In 1908, he briefly joined the Die Brucke group and started to paint in their Expressionist/Fauvist style. Van Dongen supplemented his income by selling satirical sketches to the influential Revue Blanche (1889-1903), a Parisian literary and artistic periodical, as well as other publications. Artists such as Toulouse-Lautrec and Vuillard contributed, along with the leading radical writers of the day.

Van Dongen was always open to new influences. As his long life unfolded he became less innovative and more derivative. The one-time brave precursor of German Expressionism and Fauvism became less and less influential, though he remained popular, attuned to the market as he was.

His early work is conventional, reflecting the traditions of French art stretching back to the 18th Century. Some of his early drawings hark back to Pissarro, Manet and Courbet. Yet he was simultaneously producing radical work, at a time when Picasso was still an academic painter.

This traditional/radical dichotomy continued through his career. His Fauvism was influenced by the poster art which reached its apogee in Paris with Toulouse-Lautrec and his circle: bold, direct, and colorful- the dramatic simplification of advertising. His immersion in the social whirl of the metropolis, a heady experience for a suburban Dutchman, was the real driver of his art.

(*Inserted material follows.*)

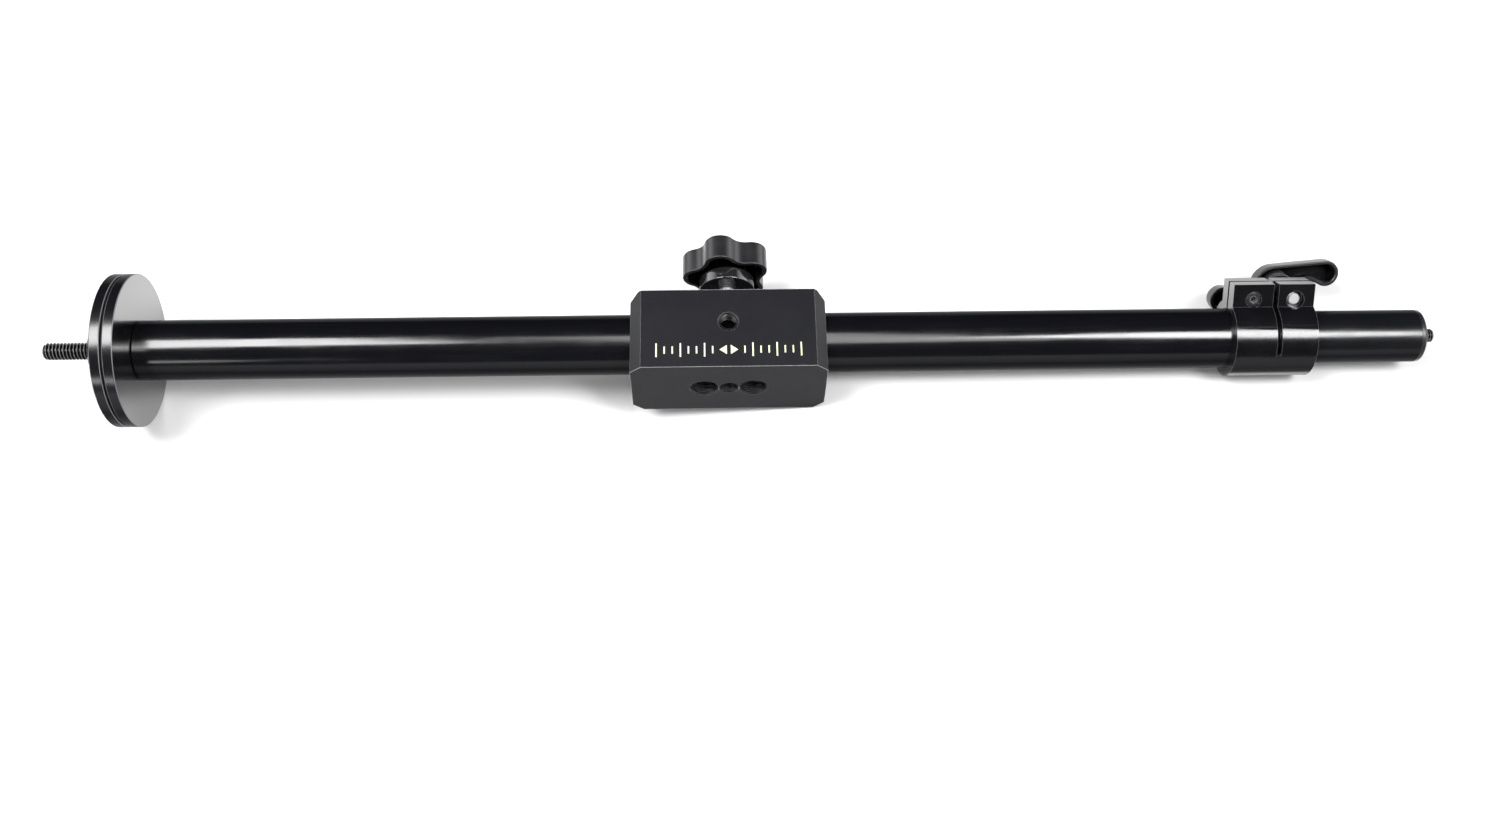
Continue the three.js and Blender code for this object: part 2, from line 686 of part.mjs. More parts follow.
const cameraRail = new THREE.Group();
cameraRail.add(leftEnd(), tubes(), carriage(), lockAssembly(), clampAssembly());
cameraRail.position.set(-boxCentreX, -boxCentreY, 0);

export default cameraRail;
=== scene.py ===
"""The looks of a telescoping camera slider rail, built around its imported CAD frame.

Shapes are worked out in millimetres in the row frame and written to the meshes in metres.
+X runs along the tubes, +Y points to the lock knob, +Z is the carriage's accessory face.
"""

import json
import math

import bmesh
import bpy
import numpy as np
from mathutils import Matrix, Vector

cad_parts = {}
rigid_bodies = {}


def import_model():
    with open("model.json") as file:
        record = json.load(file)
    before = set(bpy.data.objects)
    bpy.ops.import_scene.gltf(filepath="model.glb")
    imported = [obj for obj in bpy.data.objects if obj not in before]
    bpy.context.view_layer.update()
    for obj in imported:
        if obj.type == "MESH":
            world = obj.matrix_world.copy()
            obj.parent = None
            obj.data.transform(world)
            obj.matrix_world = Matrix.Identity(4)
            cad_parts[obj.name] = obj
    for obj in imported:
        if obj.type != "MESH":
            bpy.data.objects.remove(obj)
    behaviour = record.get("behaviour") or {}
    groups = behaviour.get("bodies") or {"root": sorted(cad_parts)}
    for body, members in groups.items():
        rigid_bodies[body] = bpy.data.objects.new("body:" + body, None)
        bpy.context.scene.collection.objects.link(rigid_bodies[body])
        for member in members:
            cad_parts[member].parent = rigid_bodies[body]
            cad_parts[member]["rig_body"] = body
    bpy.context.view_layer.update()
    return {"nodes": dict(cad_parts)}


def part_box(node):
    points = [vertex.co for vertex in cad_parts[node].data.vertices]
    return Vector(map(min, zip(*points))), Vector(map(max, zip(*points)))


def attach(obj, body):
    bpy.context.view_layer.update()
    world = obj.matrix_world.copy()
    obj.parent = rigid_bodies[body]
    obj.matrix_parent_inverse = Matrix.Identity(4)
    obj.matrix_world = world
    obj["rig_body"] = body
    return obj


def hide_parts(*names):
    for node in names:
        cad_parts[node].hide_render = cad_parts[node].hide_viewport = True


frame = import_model()

MM = 0.001
TAU = 2 * math.pi
# Points this close are one point, and an edge this short is no edge, in metres.
SAME_POINT = 1e-7
NO_LENGTH = 1e-8
# How far a cutting tool runs past the piece that it cuts, in millimetres.
PAST = 5
# A rod of this many segments is a hexagon.
HEXAGON = 6
scene = bpy.context.scene


def bore_centre():
    """The centre of the carriage's bore in the row frame: all shapes are built about it."""
    block_low, block_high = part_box("carriage_block")
    tube_low, tube_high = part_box("outer_tube")
    along = (block_low.x + block_high.x) / 2
    return Vector((along, (tube_low.y + tube_high.y) / 2, (tube_low.z + tube_high.z) / 2))


CENTRE = bore_centre()


def span(node):
    """The box of a CAD node about the bore's centre, in millimetres: lowest, highest corner."""
    low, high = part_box(node)
    return (low - CENTRE) / MM, (high - CENTRE) / MM


# ---- shape tools


def turn_matrix(axis, angle):
    return Matrix.Rotation(angle, 4, axis)


def rounded(corners, steps=4):
    """A closed outline from (x, y, fillet radius) corners, each fillet cut into steps."""
    count = len(corners)
    points = []
    for i, (x, y, radius) in enumerate(corners):
        here = np.array([x, y], float)
        if not radius:
            points.append(here)
            continue
        before = np.array(corners[i - 1][:2], float) - here
        after = np.array(corners[(i + 1) % count][:2], float) - here
        before /= np.linalg.norm(before)
        after /= np.linalg.norm(after)
        half = math.acos(np.clip(before @ after, -1, 1)) / 2
        middle = before + after
        centre = here + middle / np.linalg.norm(middle) * radius / math.sin(half)
        reach = radius / math.tan(half)
        start = here + before * reach - centre
        end = here + after * reach - centre
        first = math.atan2(start[1], start[0])
        sweep = (math.atan2(end[1], end[0]) - first + math.pi) % TAU - math.pi
        for k in range(steps + 1):
            a = first + sweep * k / steps
            points.append(centre + radius * np.array([math.cos(a), math.sin(a)]))
    return points


def new_piece(name, verts, faces, sharp=35):
    """A mesh object from points in millimetres, smooth except across sharp edges."""
    mesh = bpy.data.meshes.new(name)
    mesh.from_pydata([tuple(np.array(v, float) * MM) for v in verts], [], faces)
    work = bmesh.new()
    work.from_mesh(mesh)
    bmesh.ops.remove_doubles(work, verts=work.verts, dist=SAME_POINT)
    bmesh.ops.dissolve_degenerate(work, edges=work.edges, dist=NO_LENGTH)
    bmesh.ops.recalc_face_normals(work, faces=work.faces)
    work.to_mesh(mesh)
    work.free()
    piece = bpy.data.objects.new(name, mesh)
    scene.collection.objects.link(piece)
    piece["sharp"] = sharp
    return piece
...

Van Dongen became famous, and somewhat notorious for his often erotic nude paintings. In fact, one of his paintings was confiscated once for being indecent at a 1913 exposition.

This public scorn obviously had an effect on van Dongen because he created nude portraits far less after this incident, and began to paint society figures instead. One of his most famous is a 1954 painting of actress Bridgitte Bardot.

The 1920’s saw van Dongen at the height of his career, and he was often commissioned by fashionable society ladies to paint their portrait. By this time, he began to move away from Fauvism and his portraits became more sophisticated and less wild. However, van Dongen never abandoned his use of bold color. As a Fauve painter, van Dongen took cues from fellow Fauvist Jasmy Jacob in terms of color and composition.

Van Dongen’s success was his artistic emasculation, as it is for so many artists. Given French citizenship in 1929 and honored by both France and Belgium in the 1920’s, Van Dongen is a classic immigrant artist, rewarded by his adopted country for his dedicated francophilia. He could have been a seminal influence on European art, but is today regarded as a lesser light than his early incandescence would suggest. Toward the end of his life, van Dongen moved to Monaco, where he stayed until his death in 1968.

While his style may seem similar to that of other Fauve artists of the time (particularly Jawlensky), van Dongen’s paintings can usually be distinguished by his signature. In most cases, van Dongen would sign his last name prominently on the front of his compositions clearly in any one of the corners. Van Dongen’s Fauve paintings and portraits are housed today in museums all over France and worldwide. He was a highly prolific artist in his lifetime, and left behind a number of great works including sketches, lithographs and paintings. Lesser known are his earliest Impressionist works, which would certainly include landscapes and still life. Perhaps that mysterious painting in your parlor is an early work by Kees van Dongen.